John McDonnell says: probe links between the top of New Labour and big business!

Submitted by martin on 31 March, 2010 - 4:33 Author: John McDonnell

After the Byers-Hoon-Hewitt affair, there should be a wider investigation into the links between Labour ministers and big business.

I have seen evidence again and again of a revolving-door relation between the aviation industry, for example, and government, both in Number Ten and the Department of Transport.

Positions in Number Ten and the Department of Transport are populated by people who either come from the aviation industry, or are on their way to jobs in the industry.

An unhealthy relation between Labour front-benchers, and their top advisers and officials, and big business, started in opposition. In the 1990s the policy networks at the top of the Labour Party became populated in the 1990s - after John Smith's death, virtually taken over - by representatives of the City, the major auditing and accountancy firms, and major private-sector consultancies.

They groomed the Labour Party in opposition to implement the policies that big business required when it went into government.

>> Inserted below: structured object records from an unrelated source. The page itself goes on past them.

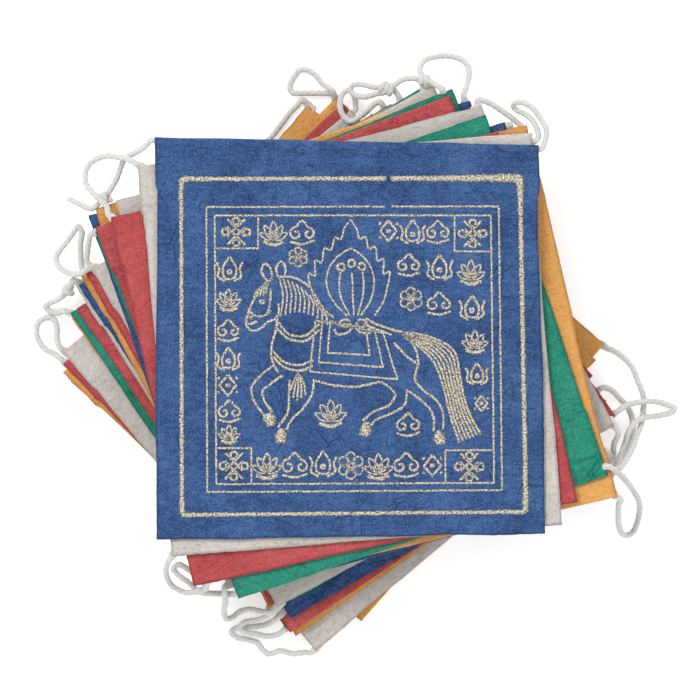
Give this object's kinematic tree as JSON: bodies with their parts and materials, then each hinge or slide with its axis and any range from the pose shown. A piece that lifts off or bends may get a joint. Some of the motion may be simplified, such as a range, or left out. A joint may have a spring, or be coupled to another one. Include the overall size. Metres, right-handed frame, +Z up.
{
  "type": "paper prayer flag string",
  "caption": "String of handmade-paper prayer flags put down as a fanned stack, joined by cotton cord looping from hem to hem.",
  "frame": {"origin": "on the surface that the stack lies on, under the middle of the flags", "axes": "+Z up out of the stack, +Y towards the top flag's hem, +X to the right of the top flag as seen from above"},
  "size_m": [0.2347, 0.2209, 0.0364],
  "materials": {
    "paper_blue": "soft matt handmade paper, dyed blue, fibres and flecks showing",
    "paper_white": "soft matt handmade paper, natural off-white, fibres and flecks showing",
    "paper_red": "soft matt handmade paper, dyed rose red, fibres and flecks showing",
    "paper_green": "soft matt handmade paper, dyed green, fibres and flecks showing",
    "paper_yellow": "soft matt handmade paper, dyed orange yellow, fibres and flecks showing",
    "string": "loosely twisted undyed cotton cord, matt",
    "gold_ink": "block-printed pale gold ink on paper, granular, slightly shiny"
  },
  "bodies": {
    "root": {"flag_01_blue": "paper_blue", "flag_02_white": "paper_white", "flag_03_red": "paper_red", "flag_04_green": "paper_green", "flag_05_yellow": "paper_yellow", "flag_06_blue": "paper_blue", "flag_07_white": "paper_white", "flag_08_red": "paper_red", "flag_09_green": "paper_green", "flag_10_yellow": "paper_yellow", "flag_11_blue": "paper_blue", "flag_12_white": "paper_white", "flag_13_red": "paper_red", "flag_14_green": "paper_green", "flag_15_yellow": "paper_yellow", "flag_16_blue": "paper_blue", "flag_17_white": "paper_white", "flag_18_red": "paper_red", "flag_19_green": "paper_green", "flag_20_yellow": "paper_yellow", "flag_21_blue": "paper_blue", "flag_22_white": "paper_white", "flag_23_red": "paper_red", "flag_24_yellow": "paper_yellow", "flag_25_yellow": "paper_yellow", "string_top_left_1": "string", "string_top_left_2": "string", "string_top_left_link": "string", "string_top_left_3": "string", "string_top_left_4": "string", "string_top_left_5": "string", "string_top_right_1": "string", "string_top_right_2": "string", "string_top_right_3": "string", "string_top_right_4": "string", "string_top_right_5": "string", "string_top_right_6": "string", "string_loose_end": "string", "string_bottom_right_1": "string", "string_bottom_right_2": "string", "string_bottom_right_3": "string", "string_bottom_right_4": "string", "string_bottom_right_5": "string", "string_bottom_left_1": "string", "string_bottom_left_2": "string", "string_bottom_left_3": "string", "string_bottom_left_4": "string", "string_bottom_left_5": "string"}
  },
  "joints": []
}
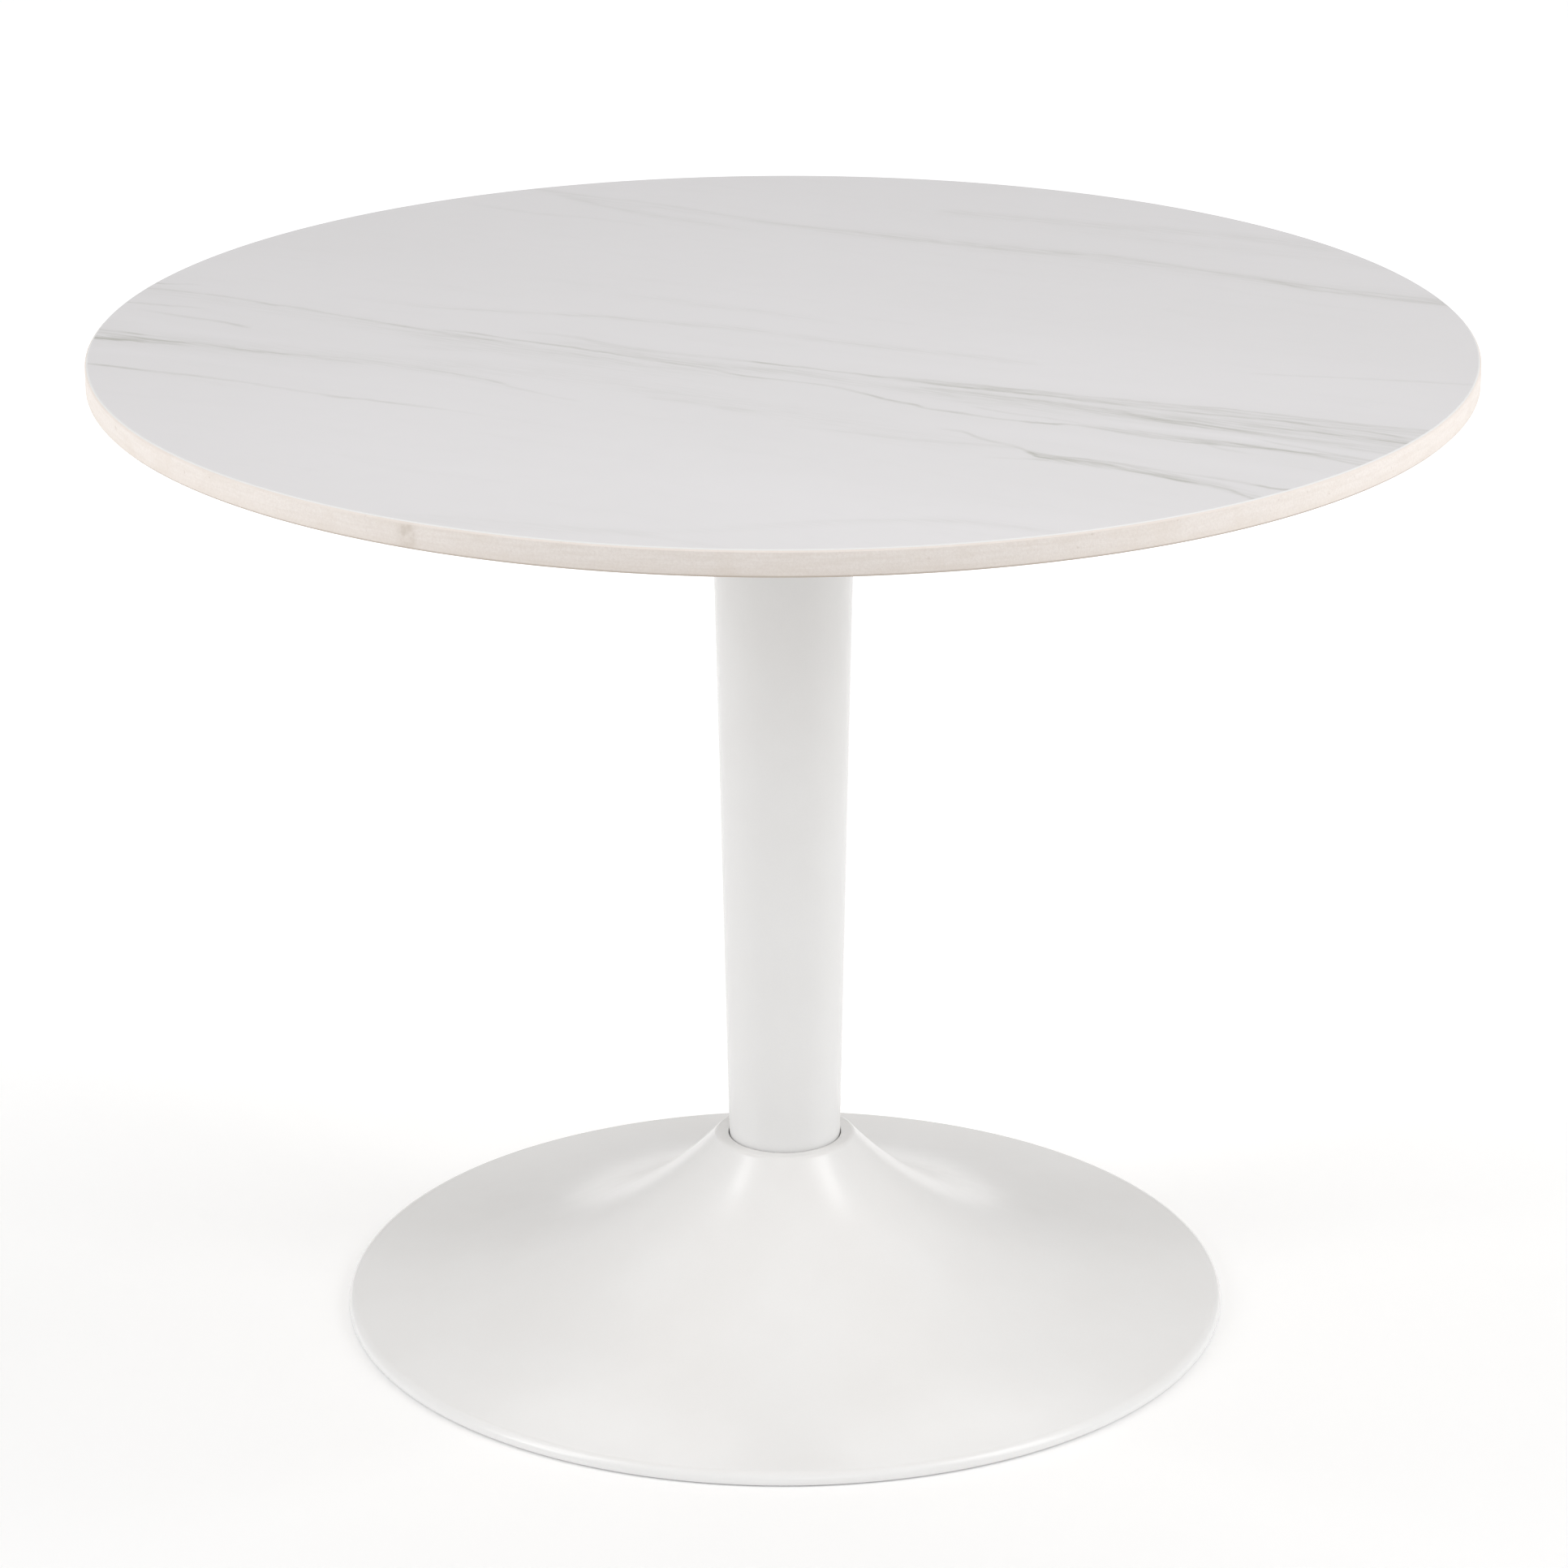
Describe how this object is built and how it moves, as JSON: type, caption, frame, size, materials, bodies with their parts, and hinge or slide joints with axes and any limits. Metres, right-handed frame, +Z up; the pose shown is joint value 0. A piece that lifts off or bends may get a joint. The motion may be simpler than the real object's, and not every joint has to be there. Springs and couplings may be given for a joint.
{
  "type": "round pedestal table",
  "caption": "Low round side table: marble-look ceramic top on a tapered white steel column and a trumpet base, bolted together from below.",
  "frame": {"origin": "centre of the base on the floor", "axes": "+Z up along the column's axis; the object is round, so X and Y only fix the direction of the marble pattern: the picture looks along +Y"},
  "size_m": [0.5999, 0.6, 0.45],
  "materials": {
    "ceramic_slab": "satin glaze with a marble print, bare cream edge",
    "brass_insert": "turned",
    "grey_foam": "closed-cell foam",
    "white_powder_coat": "satin powder coat with fine orange peel",
    "zinc_screw": "bright zinc plate",
    "zinc_washer": "bright zinc plate",
    "bare_steel": "turned, oiled",
    "dark_steel": "blackened, turned",
    "ballast_iron": "rough casting, dipped black",
    "black_paint": "matt black paint",
    "dark_rubber": "moulded, matt"
  },
  "bodies": {
    "root": {"tabletop_slab": "ceramic_slab", "tabletop_inserts": "brass_insert", "plate_gasket": "grey_foam", "top_plate": "white_powder_coat", "plate_screws": "zinc_screw", "plate_washers": "zinc_washer", "plate_spring_washers": "zinc_washer", "column_tube": "white_powder_coat", "column_foot_plug": "bare_steel", "base_shell": "white_powder_coat", "hub_socket": "dark_steel", "locating_pin": "bare_steel", "hub_spacer": "bare_steel", "ballast_weight": "ballast_iron", "bottom_plate": "black_paint", "bottom_plate_screws": "zinc_screw", "base_bolt": "zinc_screw", "base_washer": "zinc_washer", "base_spring_washer": "zinc_washer", "foot_ring": "dark_rubber"}
  },
  "joints": []
}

So this is about more than a few individuals at fault. It's about a systemic taking-over and infiltration of New Labour by big business in order to influence policy and control the government.

Last year's Labour Party conference promised the party a complete review, this year, of the party structure installed by "Partnership in Power", in 1997.

Our argument has always been that we want to redemocratise the Labour Party so that members and affiliates can have an influence on policy-making and on the selection not just of candidates for parliament and councils but also of the full-time officials of the party itself.

The "Partnership in Power" process has undermined the rights of members, destroyed the viability of Constituency Labour Parties as democratic institutions, and made the Labour Party conference little more than a public relations exercise where front-benchers and the party leader can arrive to rapturous applause, without any democratic decision-making.

We need reform to reintroduce democracy into the Labour Party at every level - constituency, regional, and national. Labour Party conference must be restored as a democratic institution able to take effective political decisions.